Given data:
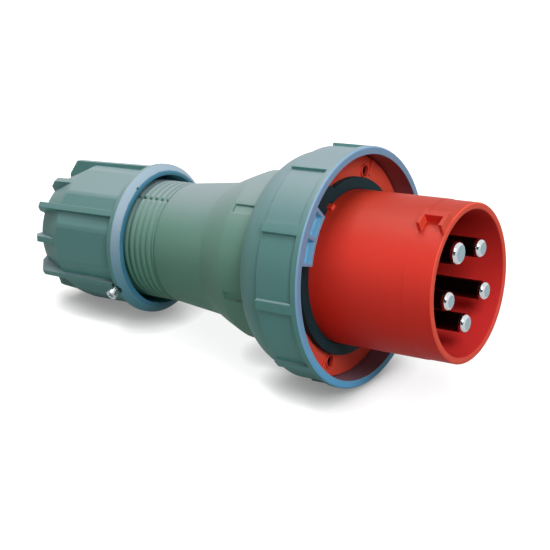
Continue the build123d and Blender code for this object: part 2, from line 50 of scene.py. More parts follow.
# Turns an sRGB hex colour into linear red, green, blue and alpha.
def hexToLinear(text):
    values = [int(text[i:i + 2], 16) / 255 for i in (1, 3, 5)]
    linear = [v / 12.92 if v <= 0.04045 else ((v + 0.055) / 1.055) ** 2.4 for v in values]
    return (*linear, 1.0)


# Gives a material or a world an empty node tree.
def emptyTree(owner):
    owner.use_nodes = True
    owner.node_tree.nodes.clear()
    return owner.node_tree


# Adds one node and sets its properties. Each input gets a value, a hex colour or another node's output.
def addNode(tree, kind, props=None, inputs=None):
    node = tree.nodes.new(kind)
    for name, value in (props or {}).items():
        setattr(node, name, value)
    for name, value in (inputs or {}).items():
        if isinstance(value, bpy.types.NodeSocket):
            tree.links.new(value, node.inputs[name])
        else:
            node.inputs[name].default_value = hexToLinear(value) if isinstance(value, str) else value
    return node


# Settings of nodes that come up often. The mix node is filled by number, because its sockets share their
# names: 0 is the share, 2 and 3 are the values or 6 and 7 the colours, and output 2 is the mixed colour.
colourMix = {"data_type": "RGBA"}
smoothRange = {"interpolation_type": "SMOOTHSTEP"}
multiply = {"operation": "MULTIPLY"}
dotProduct = {"operation": "DOT_PRODUCT"}


# Puts an object made from a mesh into the scene, with its material and body.
def addPiece(name, mesh, material, body):
    piece = bpy.data.objects.new(name, mesh)
    bpy.context.scene.collection.objects.link(piece)
    piece.data.materials.clear()
    piece.data.materials.append(material)
    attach(piece, body)
    return piece


# Unit vector that points out from the axis, at an angle from +Y towards +Z.
def outwardAt(angle):
    return np.array([0, math.cos(math.radians(angle)), math.sin(math.radians(angle))])


# Mesh from a grid of points: rows along the first parameter, columns along the second.
# closeRows joins the last row to the first, closeColumns does the same for the columns.
def gridMesh(name, points, closeRows=False, closeColumns=False):
    rows, columns = points.shape[:2]
    index = np.arange(rows * columns).reshape(rows, columns)
    if closeRows:
        index = np.vstack([index, index[:1]])
    if closeColumns:
        index = np.hstack([index, index[:, :1]])
    quads = np.stack([index[:-1, :-1], index[:-1, 1:], index[1:, 1:], index[1:, :-1]], -1).reshape(-1, 4)
    mesh = bpy.data.meshes.new(name)
    mesh.from_pydata(points.reshape(-1, 3).tolist(), [], quads.tolist())
    mesh.validate()
    mesh.shade_smooth()
    return mesh


turnedSettings = {
    "askew": (0.31, 0.53, 0.79),  # any direction that no turned shape's axis has
    "weld": 1e-6,
}


# A turned shape: each profile point (along, radius) is carried round an axis through a centre.
# The radii at the profile's ends are 0, and those two rings are merged to poles.
def turnedMesh(name, profile, centre, direction, segments):
    along, radius = np.array(profile, float).T
    turn = np.linspace(0, 2 * np.pi, segments, endpoint=False)
    axis = np.array(direction, float) / np.linalg.norm(direction)
    side = np.cross(axis, turnedSettings["askew"])
    side /= np.linalg.norm(side)
    other = np.cross(axis, side)
    spokes = np.cos(turn)[:, None] * side + np.sin(turn)[:, None] * other
    points = np.array(centre) + along[None, :, None] * axis + radius[None, :, None] * spokes[:, None, :]
    mesh = gridMesh(name, points * mm, closeRows=True)
    welded = bmesh.new()
    welded.from_mesh(mesh)
    bmesh.ops.remove_doubles(welded, verts=welded.verts, dist=turnedSettings["weld"])
    bmesh.ops.recalc_face_normals(welded, faces=welded.faces)
    welded.to_mesh(mesh)
    welded.free()
    return mesh


# Camera: the photograph's view, worked out from the circles of the sleeve, ring and nut
photoView = {
    "imageSize": 550,
    "focalPixels": 1300,
    "yaw": 34.5,  # the axis swings this far out of the picture plane, towards the camera
    "roll": 9.0,  # and falls this far below level in the picture
    "downAngle": 68,  # where the part's -Z lies round the mouth, from the axis' side, clockwise
    "mouthPixel": (470.7, 283.9),
    "mouthDistance": 658.5,
    "sensorWidth": 36,
    "nearClip": 0.01,
}


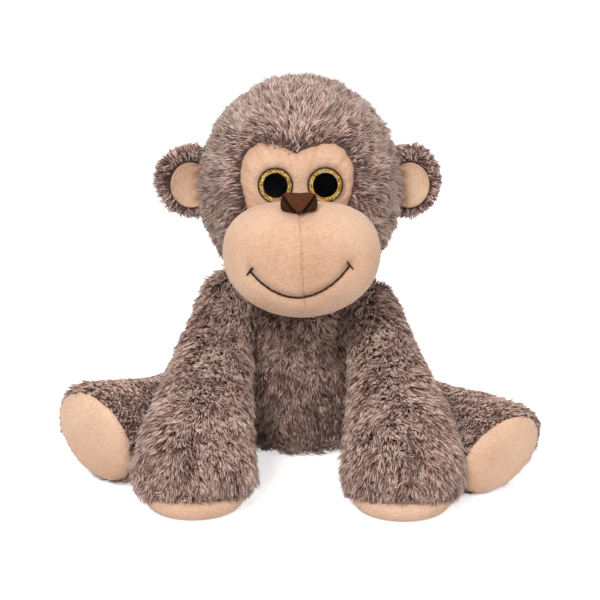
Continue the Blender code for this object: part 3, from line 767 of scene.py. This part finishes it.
def make_muzzle(finish):
    """The stuffed muzzle, with its centre seam and the crease that the smile pulls."""
    low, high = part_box("muzzle_cover")
    half = (high - low) / 2
    centre = middle("muzzle_cover")
    centre.z += half.z * 0.165
    front, back = low.y, high.y
    deep = 35 * MM
    start = -2.2 * MM

    def place(row, turn):
        y, share = row
        out = muzzle_outline(turn, half.x - start, half.z) * share
        drop = 3 * MM * smooth_step(0, 1, (y - front) / deep)
        return Vector((centre.x + 1.2 * MM + out * math.cos(turn), y, centre.z - drop + out * math.sin(turn)))

    rows = [(front, 0.0)]
    for k in range(1, 12):
        lean = math.radians(90 * k / 12)
        rows.append((front + deep * (1 - math.cos(lean)), math.sin(lean) ** 0.94))
    for k in range(12):
        lean = math.radians(90 * k / 12)
        rows.append((front + deep + (back - front - deep) * math.sin(lean), math.cos(lean) ** 0.45))
    rows.append((back, 0.0))
    muzzle = dome("muzzle", rows, 40, place, finish)
    bake_modifier(muzzle, "REMESH", mode="VOXEL", voxel_size=VOXEL)
    points = arrays(muzzle)[0]
    swell(muzzle, 3.5 * MM, held=points[:, 1] > front + deep + 10 * MM)
    bake_modifier(muzzle, "SMOOTH", factor=0.5, iterations=3)
    bake_modifier(muzzle, "SUBSURF", levels=2, render_levels=2)
    press_seams(muzzle)
    muzzle.data.materials.clear()
    muzzle.data.materials.append(finish)
    return mount(muzzle, "head", "peach_velour", "muzzle_cover", "muzzle_stuffing")


def smile_height(x):
    """The smile's height on the face at a place across it, from the CAD thread."""
    low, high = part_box("mouth_stitching")
    half_wide = (high.x - low.x) / 2
    tilt = 2.4 * MM * x / half_wide
    return low.z + (high.z - low.z) * (x / half_wide) ** 2 + tilt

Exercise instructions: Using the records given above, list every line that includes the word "finishes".

Expected answer:
Continue the Blender code for this object: part 3, from line 767 of scene.py. This part finishes it.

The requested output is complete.